At Colorado College, I am humbled to have current (and former) colleagues willing to share their time, support, and expertise. This work was shaped by conversations, ideas, and inspiration by my colleagues in Southwest studies—notably, Santiago Guerra and Karen Roybal (Montoya). Their scholarship and teaching remind me that the greater Southwest is a source of theory and praxis, not just a recipient. Colleagues Anne Hyde, Takeshi Ito, David and Christina Torres-Rouff, and Corina McKendry shared their early and late version insights on this project. Informal discussions over beer were no less vital, and I thank William Davis, Michael O’Riley, and Tyler Cornelius for often listening to my book-driven rants. I have benefited from students’ comments, insights, and shared senior capstone moments, as well as their own senior-year work that informed parts of Unsettled Waters.

The Colorado College Crown Faculty Center (Rebecca Tucker, Jane Murphy) supported a development workshop on the first iteration of this manuscript, during which James F. Brooks, Stanley Crawford, and Wendy Jepson shared comments and insights that vastly improved the organization, tone, and argumentation you find here. The Office of the Dean, Social Science Executive Committee (SSEC), and multiple Jackson Fellowships from the Hulbert Center for Southwest Studies funded this work between 2007 and 2016. Additional funding from the SSEC in 2017 paid for Bill Nelson’s finely executed maps. A sabbatical in 2017 and 2018 provided the time to write this book.

An initial conversation with Rebecca Lave led me to the Critical Environments book series at the University of California Press and Kate Marshall and Bradley Depew, who provided guidance throughout. Peer reviews at the University of California Press by Tom Sheridan and Maria Lane provided valuable and constructive criticism. The book production process was ably assisted by Nicholle Robertson at BookComp, Inc., and I thank the excellent work of copy editor Wendy Lawrence. I am grateful to artist Chuck Forsman for allowing me to use his painting Native Land as inspiration for the book cover and the Colorado Springs Fine Arts Center at Colorado College for permission to use this work.

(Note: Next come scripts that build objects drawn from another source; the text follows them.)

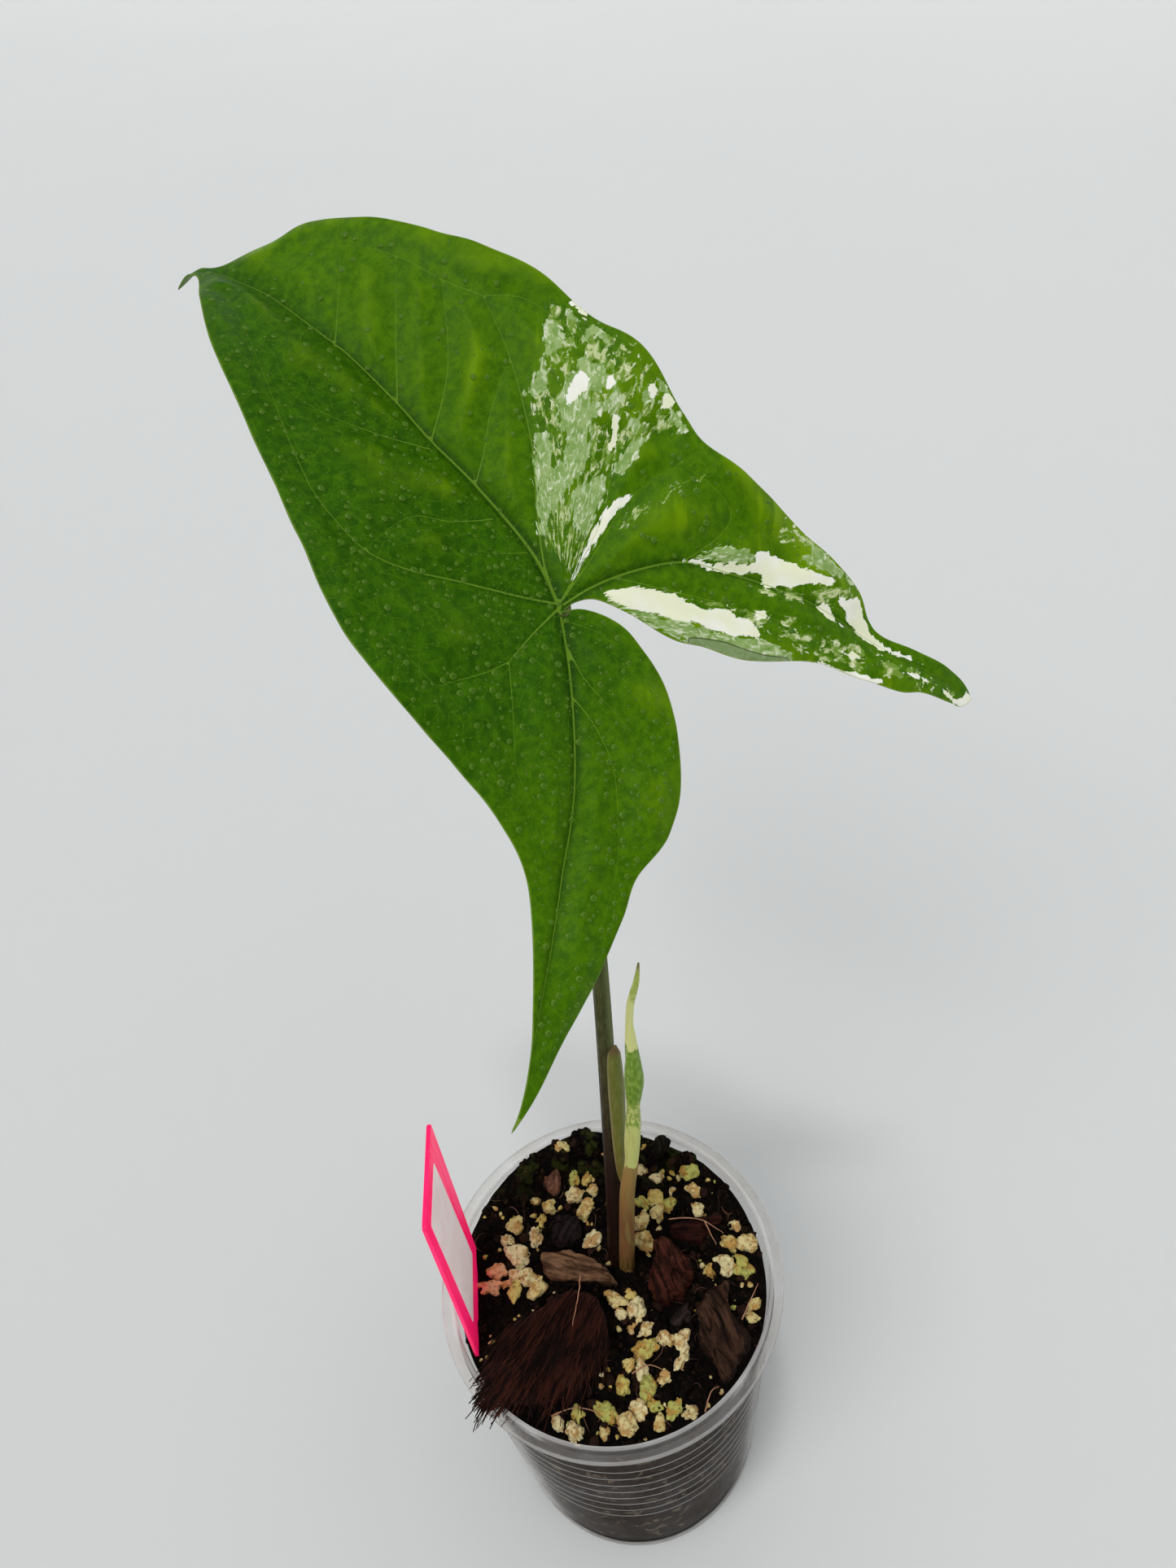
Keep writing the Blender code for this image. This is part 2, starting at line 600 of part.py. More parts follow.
def build_new_leaf(collection):
    """The new leaf, still rolled, on its own short stalk."""
    rows = smooth_points(NEW_LEAF_PATH, 4)
    path = [Vector(row[:3]) * MM for row in rows]
    radii = [row[3] * MM for row in rows]
    leaf = tube("new_leaf", path, radii, collection)
    leaf.data.materials.append(finish_of("new_leaf", "new_leaf"))
    return leaf


def shade_round(collection):
    for item in collection.objects:
        item.data.shade_smooth()
        item.data.set_sharp_from_angle(angle=math.radians(35))


def main():
    clear_scene()
    plant = new_collection(MODEL_NAME)
    cutters = new_collection("cutters")
    grains = new_collection("grains")
    parts = new_collection("joined_parts")
    build_cup(plant)
    build_chunks(plant, cutters)
    build_card(plant, cutters)
    stem_hole("stalk_hole", Vector(STALK_PATH[0]) * MM, STALK_FOOT_RADIUS + STEM_HOLE_PLAY, cutters)
    stem_hole("new_leaf_hole", Vector(NEW_LEAF_PATH[0][:3]) * MM, NEW_LEAF_FOOT_RADIUS + STEM_HOLE_PLAY, cutters)
    build_soil(plant, grains, cutters)
    build_blade(plant)
    build_stalk(plant, parts)
    build_new_leaf(plant)
    shade_round(plant)


main()
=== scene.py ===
"""Looks of the arrowhead plant: a fine mesh and a finish for every piece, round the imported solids.

Metres and +Z up, as in the frame. Outlines and paths are written in millimetres, and those of the
leaf lie on the flattened blade: right of the midrib, then along it from the stalk.
"""

import math
import random

import bmesh
import bpy
import numpy as np
from mathutils import Matrix, Vector, geometry, kdtree, noise


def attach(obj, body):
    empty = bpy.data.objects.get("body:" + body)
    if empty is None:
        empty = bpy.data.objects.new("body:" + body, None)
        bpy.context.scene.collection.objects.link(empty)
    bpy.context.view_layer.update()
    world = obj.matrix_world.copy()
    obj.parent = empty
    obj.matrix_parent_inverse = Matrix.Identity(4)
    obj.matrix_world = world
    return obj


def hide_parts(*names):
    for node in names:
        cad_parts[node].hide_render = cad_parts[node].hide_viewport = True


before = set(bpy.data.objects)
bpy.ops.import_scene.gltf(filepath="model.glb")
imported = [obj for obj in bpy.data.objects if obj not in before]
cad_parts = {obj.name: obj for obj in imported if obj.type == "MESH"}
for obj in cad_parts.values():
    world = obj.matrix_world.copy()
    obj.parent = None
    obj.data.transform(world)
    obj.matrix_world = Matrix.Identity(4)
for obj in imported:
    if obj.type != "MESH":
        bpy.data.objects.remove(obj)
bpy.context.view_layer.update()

MM = 0.001
CURVE_STEPS = 12
COARSE = 1.0

# Camera: the photograph's viewpoint, and its focal length in pixels of the tall side
PHOTO_TALL = 1927
FOCAL_PIXELS = 1336
CAMERA_PLACE = (0.0086, -0.1014, 0.3002)
CAMERA_RIGHT = (0.9913, -0.0872, -0.0990)
CAMERA_UP = (0.1319, 0.6551, 0.7439)
SENSOR_MM = 36.0

# Cup
CUP_HEIGHT = 0.079
CUP_TOP_RADIUS = 0.0331
CUP_BASE_RADIUS = 0.029
CUP_WALL = 0.0009
CUP_FLOOR = 0.0012
CUP_WALL_TOP = 0.0776
CUP_OUTSIDE_TOP = 0.0757
RIB_COUNT = 8
RIB_FIRST_DEPTH = 0.015
RIB_LAST_DEPTH = 0.0493
RIB_PITCH = (RIB_LAST_DEPTH - RIB_FIRST_DEPTH) / (RIB_COUNT - 1)
RIB_HEIGHT = 0.00003
RIB_HALF_WIDTH = 0.00022
RIB_REACH = 0.0007

# Sections of the rim, from its inner lip over the top, and of the foot: radius and height (mm)
RIM_SECTION = (
    (32.20, 78.5), (32.30, 78.9), (32.60, 79.0), (32.85, 78.85), (33.1, 78.72), (33.7, 78.62), (34.2, 78.5),
    (34.55, 78.45), (34.8, 78.3), (34.92, 78.0), (34.78, 77.75), (34.72, 77.6), (34.85, 77.42), (35.0, 77.15),
    (34.92, 76.85), (34.6, 76.7), (34.2, 76.72), (33.6, 76.8), (33.15, 76.7),
)
FOOT_SECTION = (
    (28.98, 0.9), (28.6, 0.3), (27.9, 0.0), (26.4, 0.0), (25.9, 0.25), (12.0, 0.25), (0.0, 0.25),
)

# Where the cup is hazier, as heights between which a haze comes in, and goes out again; on the moulding lines
# and the rim's ridges this haze is partly painted highlight, for the light that their curves catch
RIBBED_BAND = (0.0290, 0.0293, 0.0647, 0.0650)
RIM_BAND = (0.0771, 0.0773, 0.07830, 0.07845)
WALL_HAZE = (0.0758, 0.0768)
LIP_HAZE_AND_GLINT = (0.07868, 0.07882)

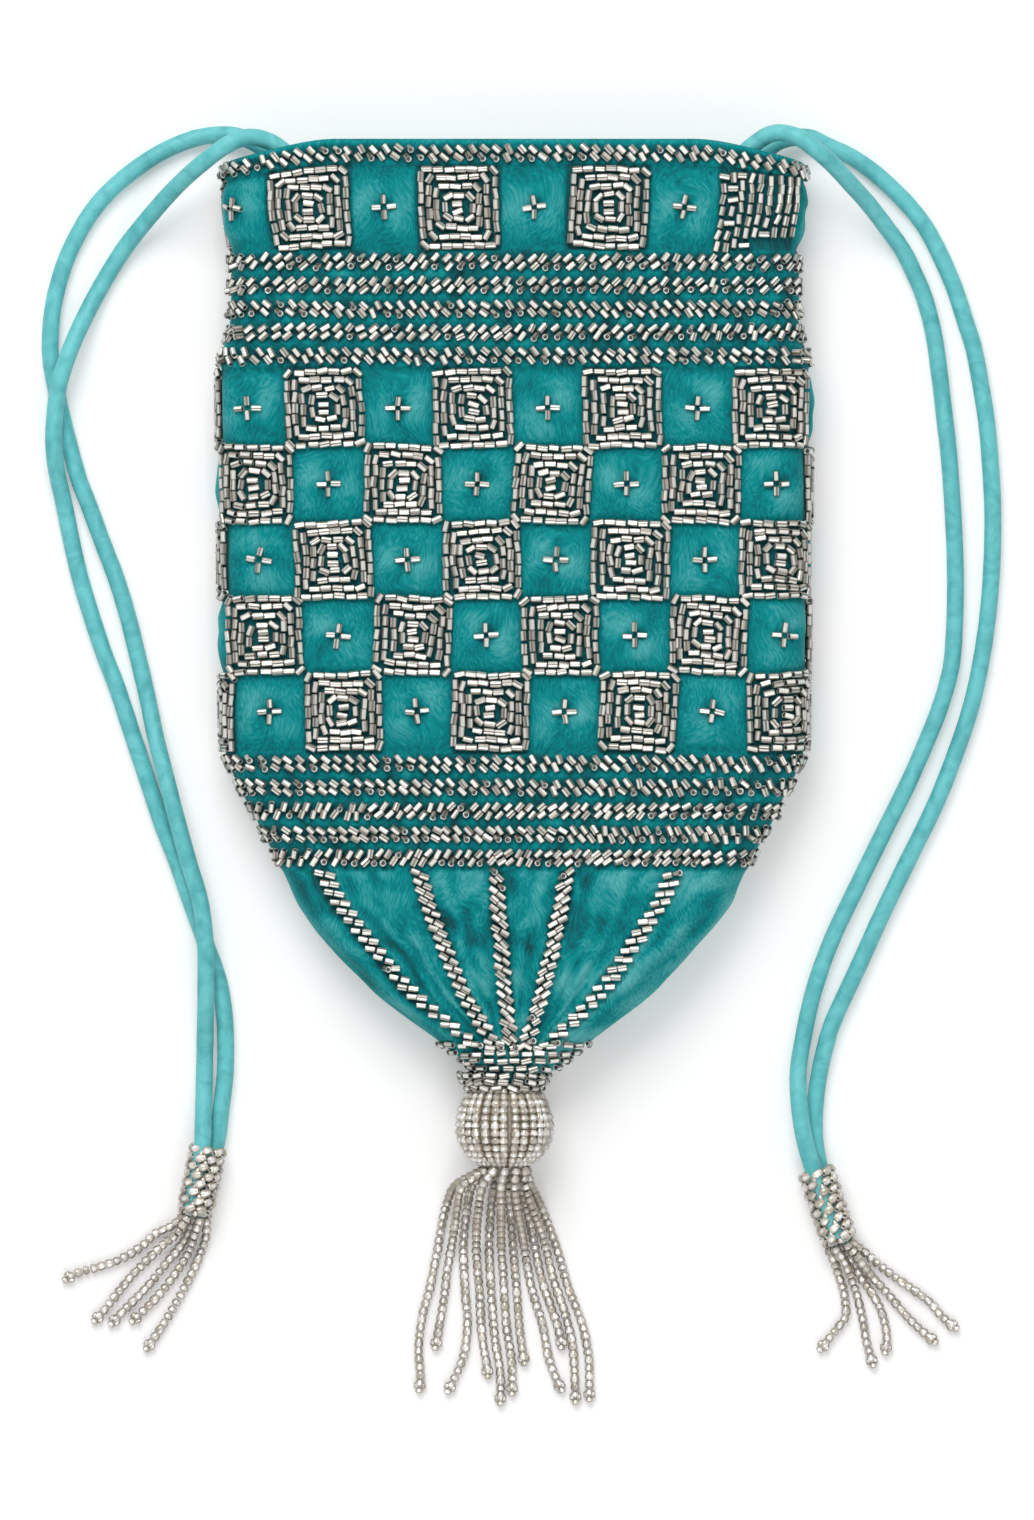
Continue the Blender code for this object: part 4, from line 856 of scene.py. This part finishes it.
def bugle_piece(name, places, *nodes):
    piece = bead_string(name, bugle_shape, places, bugle_painted_light_colours, bugle_painted_reflection_bands, bugle_sparkle)
    piece.data.materials.append(bugle_finish)
    if nodes:
        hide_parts(*nodes)
    return piece


def beaded_square(across, drop, size, low=-1.0, high=1.0):
    """A check of bugles sewn in four rings, squarer outside and rounder inside, round two in the middle."""
    pitch = size / 10
    places = []
    lean = bead_chance.gauss(0.0, 0.03)
    for ring, squareness in enumerate((20.0, 13.0, 8.0, 4.4)):
        half = size / 2 - pitch * (ring + 0.5)
        line = []
        for i in range(97):
            turn = 2 * math.pi * (i / 96 + 0.125)
            x = half * math.copysign(abs(math.cos(turn)) ** (2 / squareness), math.cos(turn))
            y = half * math.copysign(abs(math.sin(turn)) ** (2 / squareness), math.sin(turn))
            bow = noise.noise_vector(Vector((across + x, drop - y, 0.0)) * 130) * (0.45 + 0.12 * ring) * MM
            line.append(Vector((x + bow.x + lean * y, y + bow.y - lean * x, 0.0)))
        girth = route_length(line)
        count = round(girth / (2.55 * MM))
        for spot, along in even_points(line, girth / count * 1.0001)[:count]:
            places.append((spot.x, spot.y, math.atan2(along.y, along.x)))
    for side in (-1, 1):
        places.append((bead_chance.gauss(0.0, 0.2) * MM, side * 0.84 * MM, bead_chance.gauss(0.0, 0.15)))
    return [sewn_bead(across + x, drop - y, angle, long=1.04, wide=1.1)
            for x, y, angle in places if low < across + x < high]


def worn_square(across, drop, size):
    """The check at the right of the mouth: its bugles stand in nine uneven upright rows, some askew."""
    places = []
    for column in range(9):
        x = across + (column + 0.5) / 9 * size - size / 2
        start = bead_chance.uniform(0.0, 0.5)
        for i in range(7 if column < 4 else 6):
            y = drop - size / 2 + (i + 0.5 + start) * 2.62 * MM
            flat = bead_chance.random() < (0.22 if i in (0, 6) or column < 2 else 0.05)
            angle = 0.1 if flat else math.pi / 2 - 0.09 + bead_chance.gauss(0.0, 0.09)
            places.append(sewn_bead(x - (i - 3) * 0.14 * MM, y, angle, tone_and_painted_light=1.12))
    return places


# Checkerboard
# Beaded squares that meet at their corners all round the bag, apart at the seam down its back.
front_reach = flat_half + math.pi * half_bag_thickness - 1.5 * MM
square_limits = {
    "bead_checks_front": (range(-4, 6), -front_reach, front_reach),
    "bead_checks_back_right": (range(6, 9), front_reach, half_girth),
    "bead_checks_back_left": (range(-7, -4), -half_girth, -front_reach),
}
for name, (columns, low, high) in square_limits.items():
    for row in range(5):
        places = []
        for column in columns:
            if (row + column) % 2 == 0:
                across, drop = check_centre(row, column)
                places += beaded_square(across, drop, check_size, low, high)
        bugle_piece(f"{name}_bugles_{row + 1}", places, name)

# Spaced checks under the rim
# Eight beaded squares round the mouth, a little larger than those of the checkerboard.
counts = {"front": 0, "back": 0}
for across in top_check_places:
    face = "front" if abs(across) <= flat_half else "back"
    counts[face] += 1
    name = f"top_check_{face}_{counts[face]}"
    if name == "top_check_front_4":
        places = worn_square(across, top_check_drop, top_check_size)
    else:
        places = beaded_square(across, top_check_drop, top_check_size)
    bugle_piece(name + "_bugles", places, name)

# Crosses
# Four bugles in a plus at the middle of each plain square of the front, sewn through the puffed velvet.
places = []
cross_spots = [(across + 16.85 * MM, top_check_drop) for across in top_check_places]
cross_spots += [check_centre(row, column) for row in range(5) for column in range(-6, 7) if (row + column) % 2]
for across, drop in cross_spots:
    if abs(across) >= flat_half + half_bag_thickness:
        continue
    turn = bead_chance.gauss(0.0, 0.09)
    for quarter in range(4):
        angle = turn + quarter * math.pi / 2
        x = across + 1.66 * MM * math.cos(angle)
        y = drop - 1.66 * MM * math.sin(angle)
        places.append(sewn_bead(x, y, angle, height=puff(x, y) + 0.55 * MM, long=0.95, wide=0.95, tone_and_painted_light=1.12))
bugle_piece("cross_bugles", places)


# Rows
# Bugles in slanted, staggered pairs, one row under the rim and five above and below the checkerboard.
def slanted_row(name, drop, slant):
    places = []
    pitch = 2.75 * MM
    count = int(2 * front_reach / pitch)
    for i in range(count):
        middle = -front_reach + (i + 0.5) * 2 * front_reach / count
        angle = slant * math.radians(bead_chance.gauss(48, 7))
        wobble = 0.3 * MM * noise.noise(Vector((middle * 90, drop * 900, 0.0)))
        for half in (-1, 1):
            x = middle + (slant * half * 0.32 + bead_chance.gauss(0.0, 0.12)) * MM
            y = drop + half * 0.86 * MM + wobble
            on_end = bead_chance.random() < (0.28 if half > 0 else 0.08)
            if abs(middle) > flat_half + 12 * MM:
                on_end = False
            tilt = (bead_chance.uniform(0.9, 1.3) if on_end else bead_chance.gauss(0.0, 0.12)) * -slant
            places.append(sewn_bead(x, y, angle, long=0.95, wide=1.06, tilt=tilt, tone_and_painted_light=1.2))
    bugle_piece(name + "_bugles", places, name)


slanted_row("rim_row", rim_row, -1)
for band, rows, slants in (("upper", upper_rows, (1, 1, -1, 1, -1)), ("lower", lower_rows, (-1, -1, 1, -1, 1))):
    for i, (drop, slant) in enumerate(zip(rows, slants)):
        slanted_row(f"{band}_row_{i + 1}", drop, slant)

# Ribs and tip
# Five ribs of paired bugles run down the gathered foot of the bag to seven rounds of bugles, which close
# its tip and hold the top of the ball.
places = []
to_start = flat_half / on_bag(flat_half, rib_top, 0.0).x
for start, lean in zip(rib_starts, (-0.2, -0.5, -0.68, 0.62, 0.2)):
    count = round((rib_foot - rib_top) / (2.02 * MM))
    for i in range(count):
        share = (i + 0.5) / count
        drop = rib_top + (rib_foot - rib_top) * share
        to_cloth = flat_half / on_bag(flat_half, drop, 0.0).x
        angle = lean + bead_chance.gauss(0.0, 0.1)
        for half in (-1, 1):
            apart = half * 1.06 * MM
            x = start * to_start + apart * math.cos(angle) * to_cloth
            if abs(x) > flat_half:
                x = math.copysign(flat_half + (abs(x) - flat_half) / to_cloth, x)
            on_end = bead_chance.random() < 0.07 or (share > 0.96 and half > 0)
            places.append(sewn_bead(x, drop - apart * math.sin(angle), angle, long=0.95, wide=1.05,
                                    height=max(puff(x, drop), 0.0) + 0.8 * MM,
                                    tilt=1.1 if on_end else 0.0, tone_and_painted_light=1.15))
for i in range(4):
    drop = (198.8 + 1.65 * i) * MM
    half_width = float(np.interp(drop, fine_drops, fine_widths))
    half_depth = float(np.interp(drop, fine_drops, fine_depths))
    girth = 4 * (half_width - half_depth) + 2 * math.pi * half_depth
    count = max(6, int(girth / (2.75 * MM)))
    for j in range(count):
        along = (j + 0.5 * (i % 2)) / count * girth - girth / 2
        quarter = 2 * (half_width - half_depth) / 2
        reach = abs(along)
        if reach < quarter:
            across = reach * flat_half / max(quarter, 1e-6)
        elif reach < quarter + math.pi * half_depth:
            across = flat_half + (reach - quarter) / half_depth * half_bag_thickness
        else:
            across = half_girth - (girth / 2 - reach) * flat_half / max(quarter, 1e-6)
        jog = bead_chance.gauss(0.0, 0.2) * MM
        places.append(sewn_bead(math.copysign(across, along), drop + jog, bead_chance.gauss(0.0, 0.16),
                                height=0.75 * MM, long=0.98))
for y, wide, tall in ((-65.3, 9.9, 7.5), (-66.7, 9.4, 7.9), (-68.0, 8.4, 7.7)):
    count = int(math.pi * (wide + tall) / 2.7)
    for i in range(count):
        turn = 2 * math.pi * (i + bead_chance.uniform(-0.1, 0.1)) / count
        out = Vector((math.cos(turn), 0.0, math.sin(turn)))
        spot = Vector((ball_centre.x, y * MM, ball_centre.z)) + Vector((out.x * wide, 0.0, out.z * tall)) * MM
        axis = Vector((-out.z, bead_chance.gauss(0.0, 0.25), out.x))
        places.append((spot, axis, out, 1.0, 0.98, bead_chance.uniform(0.8, 1.05)))
bugle_piece("tip_bugles", places, "tip_cap")

# Ball
# A wooden ball, its top fuller and hidden in the rounds of bugles, covered by strands of seed beads that
# run from pole to pole.
bpy.ops.object.select_all(action="DESELECT")
bpy.ops.mesh.primitive_uv_sphere_add(segments=32, ring_count=16, radius=1.0, rotation=(math.pi / 2, 0.0, 0.0))
core = bpy.context.object
core.name = "ball_core"
bpy.ops.object.transform_apply(location=False, rotation=True, scale=False)
for vert in core.data.vertices:
    ring = math.hypot(vert.co.x, vert.co.z)
    upper = vert.co.y > 0.0
    wide = 9.5 * (max(ring, 0.1) ** -0.45 if upper else 1.0)
    vert.co = ball_centre + Vector((vert.co.x * wide, vert.co.y * (9.3 if upper else 8.5), vert.co.z * wide)) * MM
bpy.ops.object.shade_smooth()
core_finish = bpy.data.materials.new("beige_thread")
core_finish.use_nodes = True
core_nodes = core_finish.node_tree
core_shader = core_nodes.nodes["Principled BSDF"]
core_shader.inputs["Roughness"].default_value = 0.6
core_coords = core_nodes.nodes.new("ShaderNodeTexCoord")
core_noise = core_nodes.nodes.new("ShaderNodeTexNoise")
core_noise.inputs["Scale"].default_value = 900.0
core_tones = core_nodes.nodes.new("ShaderNodeValToRGB")
core_tones.color_ramp.elements[0].color = (0.30, 0.26, 0.21, 1.0)
core_tones.color_ramp.elements[1].color = (0.52, 0.46, 0.38, 1.0)
core_nodes.links.new(core_coords.outputs["Object"], core_noise.inputs["Vector"])
core_nodes.links.new(core_noise.outputs["Fac"], core_tones.inputs["Fac"])
core_nodes.links.new(core_tones.outputs["Color"], core_shader.inputs["Base Color"])
core.data.materials.append(core_finish)
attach(core, "root")

places = []
strands = 28
for i in range(strands):
    turn = 2 * math.pi * (i + bead_chance.uniform(-0.12, 0.12)) / strands
    line = []
    for j in range(41):
        lean = math.pi * (0.06 + 0.88 * j / 40)
        upper = lean < math.pi / 2
        ring = math.sin(lean) ** (0.55 if upper else 1.0) * 9.85 * MM
        line.append(ball_centre + Vector((ring * math.cos(turn), math.cos(lean) * (9.7 if upper else 8.9) * MM,
                                          ring * math.sin(turn))))
    for spot, along in even_points(line, 1.62 * MM):
        out = spot - ball_centre
        ring = math.hypot(out.x, out.z) / (9.85 * MM)
        wide = min(1.0, 0.35 + 0.68 * ring)
        places.append((spot, along, out.normalized(), bead_chance.choice((0.9, 1.0, 1.2)), wide,
                       bead_chance.uniform(0.78, 1.08)))
ball = bead_string("ball_beads", seed_shape, places, seed_painted_light_colours, seed_painted_reflection_bands, seed_sparkle)
ball.data.materials.append(seed_finish)
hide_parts("tassel_ball")

# Tassel
# Eleven strands of seed beads fan out from the foot of the ball, each ending in three beads.
tassel_routes = (
    ((455.7, 1185.7), (446.8, 1205), (441.8, 1225), (437.5, 1250), (433.4, 1271), (428.9, 1293),
     (423.6, 1311), (419.5, 1334), (418.2, 1356), (420, 1378), (418, 1400)),
    ((462, 1187), (457, 1210), (453.5, 1234), (450.4, 1253), (447, 1272), (445, 1290),
     (442.5, 1308), (439.6, 1325), (436.5, 1342), (433.4, 1358)),
    ((472, 1187), (467, 1210), (464, 1234), (463.2, 1253), (463.8, 1275), (465.5, 1301),
     (467.3, 1320), (466.4, 1340), (462.9, 1360), (455.5, 1378), (444.5, 1400)),
    ((482, 1187), (478.5, 1210), (476.3, 1232), (476.2, 1253), (477.4, 1272), (479.2, 1292),
     (480.2, 1311), (481, 1329), (483, 1347), (486, 1364), (488, 1382)),
    ((494, 1187), (491, 1210), (489.4, 1232), (489, 1253), (490, 1275), (491.4, 1298),
     (492.6, 1318), (494.4, 1338), (497.5, 1358), (500.4, 1380), (500.2, 1411)),
    ((501, 1187), (501, 1210), (501, 1232), (501.4, 1253), (502.8, 1272), (504, 1292),
     (505, 1311), (506.6, 1330), (509.5, 1350), (512, 1370), (512, 1400)),
    ((509, 1187), (510, 1210), (511.6, 1232), (513.4, 1253), (515, 1272), (516.6, 1292),
     (518, 1311), (519.4, 1330), (522, 1350), (524.6, 1368)),
    ((514.5, 1187), (517.5, 1210), (521.5, 1232), (525, 1253), (528, 1272), (531.5, 1290),
     (537, 1309), (542.3, 1326), (545.6, 1343), (549, 1361), (555, 1378), (562, 1394)),
    ((521, 1187), (526, 1210), (531.5, 1232), (535.8, 1253), (539.5, 1272), (544.4, 1290),
     (551, 1309), (557, 1326), (561, 1343), (562, 1358)),
    ((525.5, 1187), (533, 1210), (541, 1232), (546.8, 1253), (551, 1272), (556.5, 1291),
     (563.5, 1310), (569, 1330), (573, 1350), (574.6, 1372), (576, 1410)),
    ((530.5, 1185), (540, 1205), (549, 1228), (557, 1250), (562.6, 1270), (568.5, 1290),
     (576, 1309), (583, 1328), (587, 1347), (589.6, 1367), (589.6, 1404)),
)
for i, outline in enumerate(tassel_routes):
    lower = i % 2 == 0
    angle = math.pi * (1 + i / 10) if lower else math.pi * (5 - (i - 1) / 2) / 6
    start = ball_centre + Vector((5.0 * MM * math.cos(angle), -9.2 * MM, 5.0 * MM * math.sin(angle)))
    below = [picture_point(x, y, 0.0) for x, y in outline]
    places = strand_places(start, below, (13.0 if lower else 22.0) * MM)
    strand = bead_string(f"tassel_strand_{i + 1}_beads", seed_shape, places, seed_painted_light_colours, seed_painted_reflection_bands, seed_sparkle)
    strand.data.materials.append(seed_finish)
    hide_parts(f"tassel_strand_{i + 1}")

Archival collections and their excellent staff were fundamental: the New Mexico State Records Center and Archives, the Center for the Southwest at the UNM main library, the small collections in the basement of the Office of the State Engineer’s Bataan building complex, and the Fray Angélico Chávez Historical Library were all carefully consulted. I benefited from being an ACM (Associated Colleges of the Midwest) Newberry Library Faculty fellow during the fall semesters of 2013 and 2017, in Chicago. At Newberry, Diane Dillon, Scott Stevens, Jim Akerman, and 2013–2014 Newberry fellows Tobias Higbie, Kathleen Washburn, Michael Vorenburg, Leon Fink, Elizabeth Shermer, Susan Sleeper-Smith, Patricia Marroquin Norby, and Michael Schermer were especially helpful in shaping an initial prospectus for this book. Diana and J. Stege allowed us time for writing in their idyllic adobe house in New Mexico, and they have my profound thanks.

The personal debts here run deep. I thank my close and extended family for letting me work and live like a hermit this past year. To Ann, my constant companion and compassionate, ruthless critic, I owe you most of all.